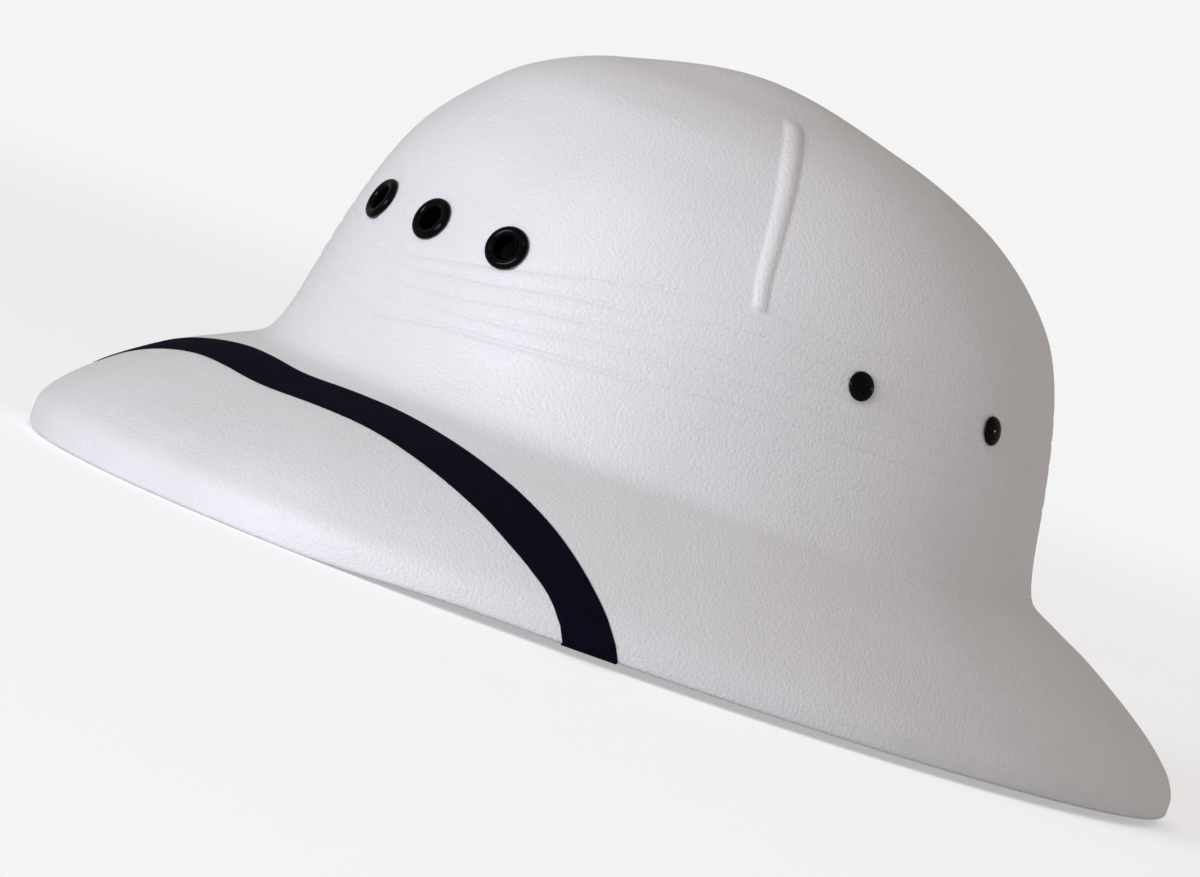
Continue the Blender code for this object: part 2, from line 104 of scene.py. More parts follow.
def cubic_between(rows: Array, slopes: Array, distance: Array, at: Array) -> Array:
    """Rows on cubic Hermite curves through the given rows.

    Args:
        rows: Values at each distance, one row each.
        slopes: How the rows change per unit of distance.
        distance: Rising distances, one for each row.
        at: The places to work out.

    Returns:
        One row for each place in at.
    """
    i = np.clip(np.searchsorted(distance, at, side="right") - 1, 0, len(distance) - 2)
    h = (distance[i + 1] - distance[i])[:, None]
    t = (at - distance[i])[:, None] / h
    return (
        (1.0 + 2.0 * t) * (1.0 - t) ** 2 * rows[i]
        + t * (1.0 - t) ** 2 * h * slopes[i]
        + t ** 2 * (3.0 - 2.0 * t) * rows[i + 1]
        + t ** 2 * (t - 1.0) * h * slopes[i + 1]
    )


# ---- meshes and objects ----

def grid_faces(rows: int, columns: int) -> Index:
    """Quads between the closed rows of a grid of points.

    Args:
        rows: Number of rows.
        columns: Number of points in each.

    Returns:
        The four points of each quad, row by row.
    """
    i, j = np.meshgrid(np.arange(rows - 1), np.arange(columns), indexing="ij")
    k = (j + 1) % columns
    quads = np.stack([i * columns + j, i * columns + k, (i + 1) * columns + k,
                      (i + 1) * columns + j], axis=-1)
    return quads.reshape(-1, 4)


def fan_faces(row_start: int, columns: int, pole: int, flip: bool) -> Index:
    """Triangles from a closed row of points to a pole.

    Args:
        row_start: First point of the row.
        columns: Number of points in it.
        pole: The point that all the triangles share.
        flip: Whether they face the other way.

    Returns:
        The three points of each triangle.
    """
    j = np.arange(columns)
    fan = np.stack([row_start + j, row_start + (j + 1) % columns, np.full(columns, pole)],
                   axis=-1)
    return fan[:, ::-1] if flip else fan


def turned_rows(radius: Array, height: Array, sides: int) -> Array:
    """A turned surface: x = r cos a, y = r sin a, z = h, in even steps of a.

    Args:
        radius: The radius of each row.
        height: The height of each row.
        sides: Number of points in each row.

    Returns:
        The points, one row of them for each radius.
    """
    turns = np.linspace(0.0, 2.0 * np.pi, sides, endpoint=False)
    radius, height = radius[:, None], height[:, None]
    return np.stack([radius * np.cos(turns), radius * np.sin(turns), height + 0.0 * turns],
                    axis=-1)


def mesh_from(name: str, points: Array, faces: list[Index]) -> bpy.types.Mesh:
    """A smooth-shaded mesh.

    Args:
        name: The mesh's name.
        points: All points, one row each.
        faces: Arrays of quads, of triangles and of larger caps.

    Returns:
        The mesh, with its faces in the order given.
    """
    loops = np.concatenate([block.ravel() for block in faces]).astype(np.int32)
    sizes = np.concatenate([np.full(len(block), block.shape[1]) for block in faces])
    starts = np.concatenate(([0], np.cumsum(sizes)[:-1])).astype(np.int32)
    mesh = bpy.data.meshes.new(name)
    mesh.vertices.add(len(points))
    mesh.vertices.foreach_set("co", np.ascontiguousarray(points, np.float32).ravel())
    mesh.loops.add(len(loops))
    mesh.loops.foreach_set("vertex_index", loops)
    mesh.polygons.add(len(starts))
    mesh.polygons.foreach_set("loop_start", starts)
    mesh.update(calc_edges=True)
    mesh.validate()
    mesh.shade_smooth()
    return mesh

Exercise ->
Set down each line of the material verbatim, from the first line through the line that contains "grid of points.".

Result of the exercise ->
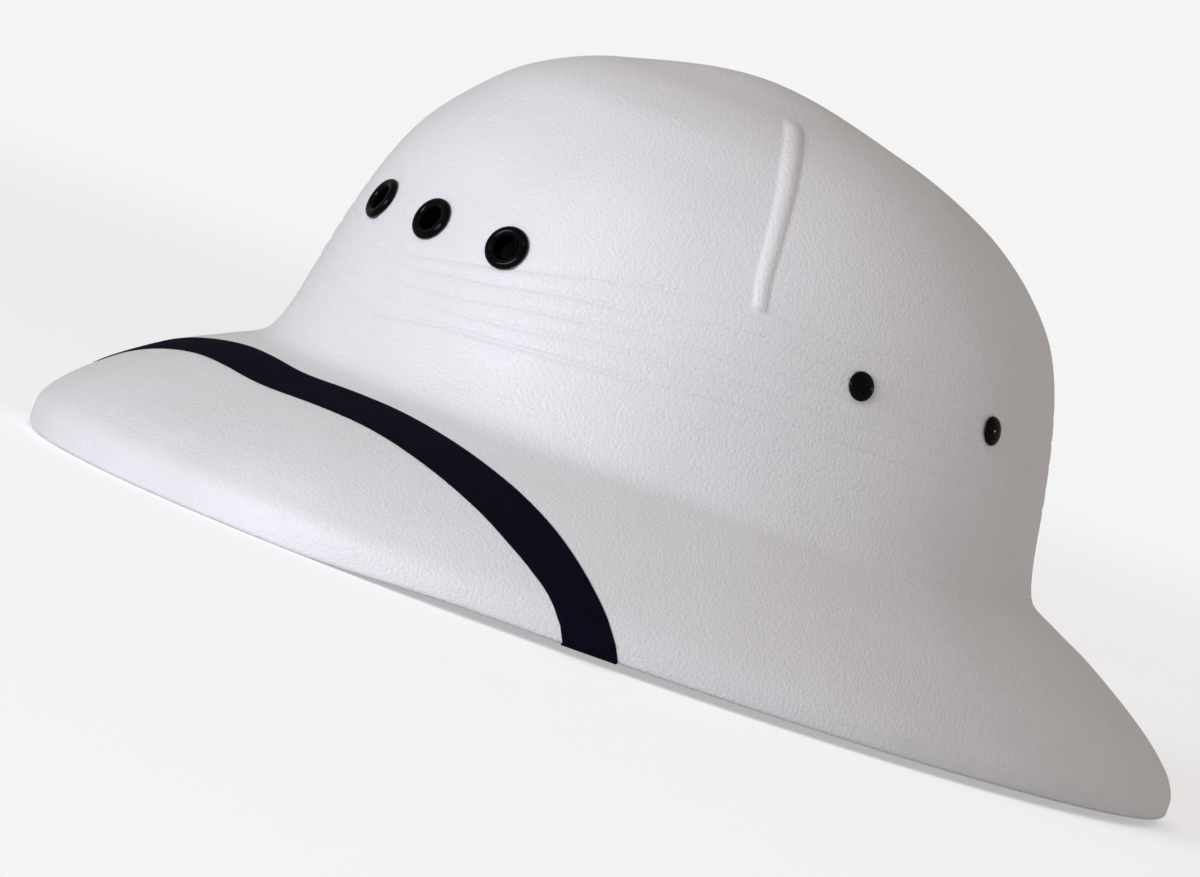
Continue the Blender code for this object: part 2, from line 104 of scene.py. More parts follow.
def cubic_between(rows: Array, slopes: Array, distance: Array, at: Array) -> Array:
    """Rows on cubic Hermite curves through the given rows.

    Args:
        rows: Values at each distance, one row each.
        slopes: How the rows change per unit of distance.
        distance: Rising distances, one for each row.
        at: The places to work out.

    Returns:
        One row for each place in at.
    """
    i = np.clip(np.searchsorted(distance, at, side="right") - 1, 0, len(distance) - 2)
    h = (distance[i + 1] - distance[i])[:, None]
    t = (at - distance[i])[:, None] / h
    return (
        (1.0 + 2.0 * t) * (1.0 - t) ** 2 * rows[i]
        + t * (1.0 - t) ** 2 * h * slopes[i]
        + t ** 2 * (3.0 - 2.0 * t) * rows[i + 1]
        + t ** 2 * (t - 1.0) * h * slopes[i + 1]
    )


# ---- meshes and objects ----

def grid_faces(rows: int, columns: int) -> Index:
    """Quads between the closed rows of a grid of points.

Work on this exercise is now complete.